■ **Task**: Repeat the listing below word for word, stopping after the line that contains "poles = [(side".

■ **Material provided**:
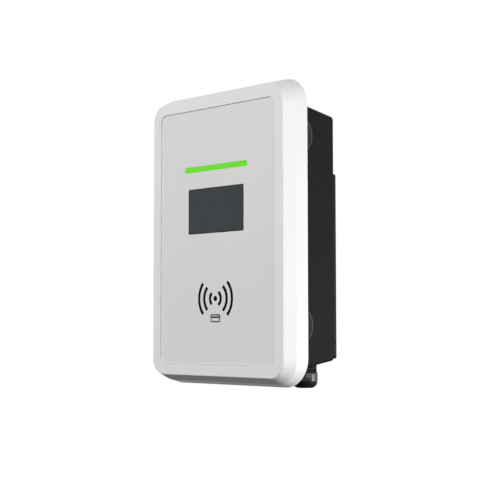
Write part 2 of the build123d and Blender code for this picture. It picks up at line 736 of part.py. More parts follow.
# Terminal blocks: wire entries from below, clamp screws in wells from the front
well_floor_h = main_board_h + terminal_height - well_depth
pole_offsets = [(i - (terminal_poles - 1) / 2) * terminal_pitch for i in range(terminal_poles)]
for name, side in (("supply", -1), ("output", 1)):
    poles = [(side * terminal_x + offset, terminal_z) for offset in pole_offsets]

    with BuildPart() as terminals:
        blocks(front(main_board_h), [(side * terminal_x, terminal_z)], terminal_width,
               terminal_depth, terminal_height)
        rods(Plane.XY.offset(terminal_z - terminal_depth / 2),
             [(x, -(main_board_h + entry_height)) for x, z in poles], entry_radius,
             terminal_depth - entry_radius, Mode.SUBTRACT)
        rods(front(well_floor_h), poles, clamp_head_radius + well_gap, well_depth, Mode.SUBTRACT)
        rods(front(well_floor_h), poles, clamp_radius + thread_gap,
             -(well_floor_h - main_board_h - entry_height), Mode.SUBTRACT)
    terminals.part.label = f"{name}_terminals"
    export_step(terminals.part, f"parts/{name}_terminals.step")

    with BuildPart() as clamp_screws:
        screws(well_floor_h, poles, (clamp_head_radius, clamp_head_height),
               (clamp_radius, clamp_length))
    clamp_screws.part.label = f"{name}_terminal_screws"
    export_step(clamp_screws.part, f"parts/{name}_terminal_screws.step")

# Sealed relays, one for each side of the circuit
for name, side in (("left", -1), ("right", 1)):
    with BuildPart() as relay:
        blocks(front(main_board_h), [(side * relay_x, relay_z)], relay_width, relay_depth,
               relay_height)
        fillet(relay.faces().sort_by(Axis.Y)[0].edges(), module_corner)
    relay.part.label = f"{name}_relay"
    export_step(relay.part, f"parts/{name}_relay.step")

# Residual-current sensor and the copper links that pass through it
bore_h = main_board_h + sensor_height / 2
with BuildPart() as current_sensor:
    blocks(front(main_board_h), [(0, relay_z)], sensor_width, sensor_depth, sensor_height)
    fillet(current_sensor.faces().sort_by(Axis.Y)[0].edges().filter_by(Axis.Z), module_corner)
    rods(Plane.XY.offset(relay_z - sensor_depth / 2), [(0, -bore_h)], sensor_bore, sensor_depth,
         Mode.SUBTRACT)
current_sensor.part.label = "current_sensor"
export_step(current_sensor.part, "parts/current_sensor.step")

link_span = sensor_depth + 2 * (link_reach + link_side)
link_top_h = bore_h + link_side / 2
with BuildPart() as sensor_links:
    with BuildSketch(front(main_board_h)):
        with Locations((0, relay_z)):
            with GridLocations(link_pitch, 0, link_count, 1):
                Rectangle(link_side, link_span)
    extrude(amount=link_top_h - main_board_h)
    with BuildSketch(front(main_board_h)):
        with Locations((0, relay_z)):
            with GridLocations(link_pitch, 0, link_count, 1):
                Rectangle(link_side, link_span - 2 * link_side)
    extrude(amount=link_top_h - main_board_h - link_side, mode=Mode.SUBTRACT)
sensor_links.part.label = "sensor_links"
export_step(sensor_links.part, "parts/sensor_links.step")

# Sealed power module, capacitors and shielded control module
with BuildPart() as power_module:
    blocks(front(main_board_h), [(-quarter_x, power_z)], power_width, power_depth, power_height)
    fillet(power_module.faces().sort_by(Axis.Y)[0].edges(), module_corner)
power_module.part.label = "power_module"
export_step(power_module.part, "parts/power_module.step")

capacitor_pitch = 2 * capacitor_radius + capacitor_gap
for number in range(capacitor_count):
    capacitor_x = quarter_x + (number - (capacitor_count - 1) / 2) * capacitor_pitch
    with BuildPart() as capacitor:
        rods(front(main_board_h), [(capacitor_x, power_z)], capacitor_radius, capacitor_height)
        fillet(capacitor.faces().sort_by(Axis.Y)[0].edges(), capacitor_round)
    capacitor.part.label = f"capacitor_{number + 1}"
    export_step(capacitor.part, f"parts/capacitor_{number + 1}.step")

with BuildPart() as control_module:
    blocks(front(main_board_h), [(quarter_x, control_z)], control_width, control_depth,
           control_height, corner=board_corner)
control_module.part.label = "control_module"
export_step(control_module.part, "parts/control_module.step")

# Header on the main board and the flat ribbon cable to the display board
with BuildPart() as main_header:
    blocks(front(main_board_h), [(0, header_z)], header_width, header_depth, header_height)
main_header.part.label = "main_header"
export_step(main_header.part, "parts/main_header.step")

ribbon_start_h = main_board_h + header_height
ribbon_end_h = front_board_back_h - header_height
with BuildPart() as ribbon_cable:
    with BuildSketch(Plane.YZ):
        with BuildLine():
            FilletPolyline(
                (-ribbon_start_h, header_z),
                (-(ribbon_start_h + ribbon_lead), header_z),
                (-(ribbon_end_h - ribbon_lead), display_header_z),
                (-ribbon_end_h, display_header_z),
                radius=ribbon_bend,
            )
        trace(line_width=ribbon_thickness)
    extrude(amount=ribbon_width / 2, both=True)
ribbon_cable.part.label = "ribbon_cable"
export_step(ribbon_cable.part, "parts/ribbon_cable.step")

# Current selector: a screwdriver dial that turns in its base
selector_point = [(selector_x, control_z)]
selector_top_h = main_board_h + selector_height
with BuildPart() as selector_base:
    blocks(front(main_board_h), selector_point, selector_side, selector_side, selector_height)
    rods(front(main_board_h + selector_floor), selector_point, stem_radius + stem_gap,
         selector_height - selector_floor, Mode.SUBTRACT)
selector_base.part.label = "selector_base"
export_step(selector_base.part, "parts/selector_base.step")

with BuildPart() as current_selector:
    rods(front(main_board_h + selector_floor + stem_gap), selector_point, stem_radius,
         selector_height - selector_floor - stem_gap + dial_gap)
    rods(front(selector_top_h + dial_gap), selector_point, dial_radius, dial_height)
    blocks(front(selector_top_h + dial_gap + dial_height), selector_point, dial_slot,
           2 * dial_radius * dial_slot_share, -dial_height / 2, Mode.SUBTRACT)
current_selector.part.label = "current_selector"
export_step(current_selector.part, "parts/current_selector.step")

# Reset button: a collared plunger that travels in its base
button_point = [(button_x, control_z)]
button_top_h = main_board_h + button_height
roof_h = button_top_h - button_roof
collar_front_h = roof_h - button_play
with BuildPart() as button_base:
    blocks(front(main_board_h), button_point, button_side, button_side, button_height)
    rods(front(main_board_h), button_point, plunger_collar + plunger_gap,
         roof_h - main_board_h, Mode.SUBTRACT)
    rods(front(roof_h), button_point, plunger_radius + plunger_gap, button_roof, Mode.SUBTRACT)
button_base.part.label = "button_base"
export_step(button_base.part, "parts/button_base.step")

with BuildPart() as reset_button:
    rods(front(collar_front_h), button_point, plunger_collar, -plunger_collar_height)
    rods(front(collar_front_h), button_point, plunger_radius,
         button_top_h - collar_front_h + plunger_proud)
reset_button.part.label = "reset_button"
export_step(reset_button.part, "parts/reset_button.step")
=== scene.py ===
"""Dresses the wall charging box: finishes, printed marks, screws, glands and the stage."""

import json
import math

import bmesh
import bpy
from mathutils import Matrix, Vector


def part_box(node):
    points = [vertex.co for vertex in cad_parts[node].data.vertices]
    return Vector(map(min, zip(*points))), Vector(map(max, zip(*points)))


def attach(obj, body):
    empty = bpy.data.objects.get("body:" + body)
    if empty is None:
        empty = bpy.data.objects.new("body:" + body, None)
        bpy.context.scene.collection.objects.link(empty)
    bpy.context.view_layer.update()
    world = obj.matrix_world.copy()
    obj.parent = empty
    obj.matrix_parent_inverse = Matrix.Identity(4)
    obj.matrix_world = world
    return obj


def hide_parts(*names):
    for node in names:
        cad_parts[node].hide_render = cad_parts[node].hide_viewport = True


bl_info = {
    "name": "Wall charging box",
    "version": (1, 0, 0),
    "blender": (4, 5, 0),
    "location": "3D View > Sidebar > Charging box",
    "description": "Finishes and fine pieces for a wall charging box, fitted to its CAD frame",
    "category": "Object",
}

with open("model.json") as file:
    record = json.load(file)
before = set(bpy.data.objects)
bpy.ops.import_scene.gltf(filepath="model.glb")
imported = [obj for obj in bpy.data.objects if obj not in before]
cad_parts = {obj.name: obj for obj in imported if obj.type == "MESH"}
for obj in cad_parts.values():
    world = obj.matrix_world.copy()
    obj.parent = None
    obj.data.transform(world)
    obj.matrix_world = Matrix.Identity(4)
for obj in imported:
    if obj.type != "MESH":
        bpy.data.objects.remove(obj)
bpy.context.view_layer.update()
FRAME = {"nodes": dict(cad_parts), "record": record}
SLOTS = {part["node"]: part["material_slot"] for part in FRAME["record"]["subparts"]}

MM = 0.001
# Points nearer to each other than this are joined
WELD = 1e-6
FINE_WELD = 1e-7
FACING_ROOM = Matrix.Rotation(math.radians(90), 4, "X")
FACING_WALL = Matrix.Rotation(math.radians(-90), 4, "X")

# Housing's round dishes: radius, middle behind the housing's front edge, and where their floor is
DISH_RADIUS = 0.0198
DISH_FROM_FRONT = 0.0069
DISH_FLOOR = 0.107
# From and to where the dish's polish and painted light end and the painted highlight on its lip begins,
# measured from its radius
DISH_FADE = (-0.0003, 0.0002)
RIM_HIGHLIGHT_FADE = (-0.0016, -0.0006)

# Window: width of its border, half the border's soft edge, and the display's cells per metre
WINDOW_BORDER = 0.0014
BORDER_FADE = 0.0002
DISPLAY_CELLS = 4000.0
# How deep the front panel's face goes before the painted shade on its cut edge, and where the light bar
# turns dark
PANEL_SHADE_DEPTH = 0.0003
LIGHT_BACK = (0.0016, 0.0024)

# Circuit boards: size of a block of like tracks, pitch of the tracks and half their share of it,
# and grid, rim radius and bore radius of the plated holes
BOARD_BLOCK = 0.0127
TRACK_PITCH = 0.00127
TRACK_SHARE = 0.18
HOLE_GRID = 0.00635
HOLE_RIM = 0.00075
# Inside this radius each hole is painted near black as shade
HOLE_BORE = 0.0004
RIBBON_WIRES = 20

# Printed marks: steps along a wave, round its ends, round the dot and round the card's corners
WAVE_STEPS = 24
WAVE_END_STEPS = 8
DOT_SIDES = 32
CARD_CORNER_STEPS = 6
# Card's ring, as a share of its stroke, and height of its stripe, as a share of the card's height
CARD_RING_SHARE = 0.75
STRIPE_RISE_SHARE = 0.14

# Gland nut: length of its polished ribs in metres, half the polish's soft edge, points and ribs
RIB_LENGTH = 0.0105
POLISH_FADE = 0.0004
NUT_POINTS = 96
NUT_RIBS = 24
# Glands' threads in millimetres: roots on the shank inside the box and on the neck under the nut,
# pitch, and where they start and end, from the seal's underside and from the body's ends
SHANK_RADIUS = 12.5
NECK_RADIUS = 12.0
GLAND_PITCH = 1.5
GLAND_STEPS = 48
SHANK_START_ABOVE_SEAL = 2.0
NECK_END_BELOW_SEAL = 3.8
SHORT_OF_END = 0.2
# Depth of their ridges, as a share of the thread's depth, so that their feet lie under the surface
RIDGE_DEPTH_SHARE = 1.3
# Where the corners of any thread's ridge lie, in shares of the pitch
RIDGE_CORNER_SHARES = (0, 0.42, 0.52, 0.94)
# Gland nut in millimetres: radius, depth below its top edge, and how far the ribs stand out
NUT_GRIP = (
    (12.3, 0.0, 0.0),
    (14.2, 0.0, 0.0),
    (15.0, 0.5, 0.15),
    (15.2, 1.2, 0.25),
    (15.2, 9.7, 0.25),
    (15.0, 10.5, 0.1),
)
# The same nut from the grip round the dome and up inside: radius, height above the dome's end
NUT_DOME = (
    (15.0, 7.5),
    (14.6, 4.9),
    (13.6, 2.9),
    (12.0, 1.4),
    (10.2, 0.4),
    (9.0, 0.0),
    (8.5, 0.1),
    (8.2, 0.5),
    (8.2, 2.0),
    (9.6, 2.0),
    (9.6, 5.6),
    (12.3, 5.6),
)
# Pan-head screw: shares of the head's radius and height, then the same for its socket
SCREW_HEAD = ((0.96, 0.0), (1.0, 0.12), (1.0, 0.42), (0.95, 0.7), (0.82, 0.92), (0.64, 1.0))
SCREW_SOCKET = ((0.53, 1.0), (0.5, 0.94), (0.5, 0.5), (0.15, 0.4))
SCREW_POINTS = 24
SOCKET_SIDES = 6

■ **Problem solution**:
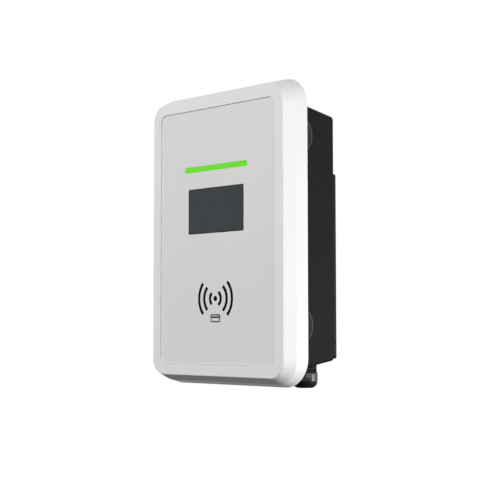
Write part 2 of the build123d and Blender code for this picture. It picks up at line 736 of part.py. More parts follow.
# Terminal blocks: wire entries from below, clamp screws in wells from the front
well_floor_h = main_board_h + terminal_height - well_depth
pole_offsets = [(i - (terminal_poles - 1) / 2) * terminal_pitch for i in range(terminal_poles)]
for name, side in (("supply", -1), ("output", 1)):
    poles = [(side * terminal_x + offset, terminal_z) for offset in pole_offsets]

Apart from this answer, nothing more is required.